The Taste’ is a fresh take on cuilinary television

Imagine your future depends on one piv­otal moment: one spoonful of a dish you created. The success of that moment will be judged in the hands of four world renowned chefs who will test your creation without knowing what it is or who cooked it. Con­testants on ABC’s new culinary showdown, “The Taste,” which premiered on Jan. 22, will go through this heart-stopping moment each week.

In the premiere, the initial pool of contes­tants first whipped up a dish they felt would impress the panel, then the judges evaluated just one bite to determine if they are worthy of joining their kitchen team. Each judge selects four chefs to coach for the remain­der of the season, which includes weekly challenges and elimination battles. Think “Survivor” with the addition of ovens.

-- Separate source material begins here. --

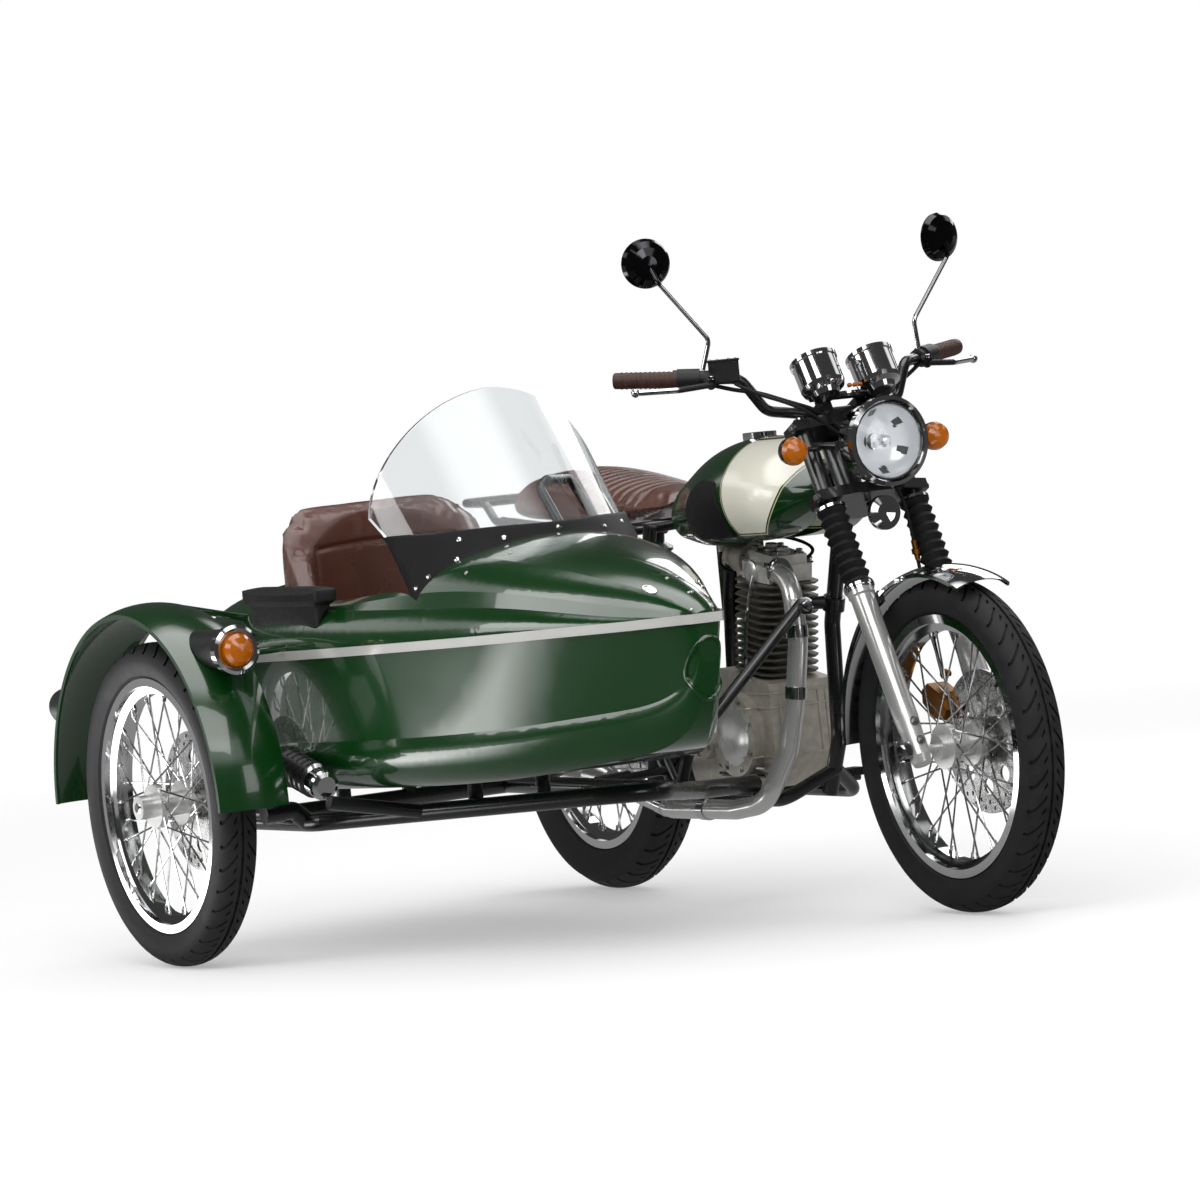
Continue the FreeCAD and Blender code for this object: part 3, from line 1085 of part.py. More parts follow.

The celebrity judges tasked with mov­ing contestants forward or eliminating them based upon blind taste tests are New Jersey’s own Anthony Bourdain, restaura­teur Brian Malarkey, author and chef Ludo Lefebvre and British foodie Nigella Law­son. These personalities truly mesh and make for great television. From the first ep­isode, it is evident that the celebrity panel is extremely opinionated and cutthroat when it comes to their food.

“The Taste” is definitely a new spin on the food-reality phenomenon that has taken over television. The first episode was sur­prisingly dramatic for a food show, as the back stories of all the contestants quickly emerged as the real focus. It was easy root for some of the untrained, amateur cooks who were creative yet humble, but just as easy to hate on a few professional chefs who didn’t seem to mind playing the role of the bad guy.

Overall, “The Taste” impressed with its first outing on ABC and should continue to please audiences. One word of advice to viewers; do not watch on an empty stom­ach.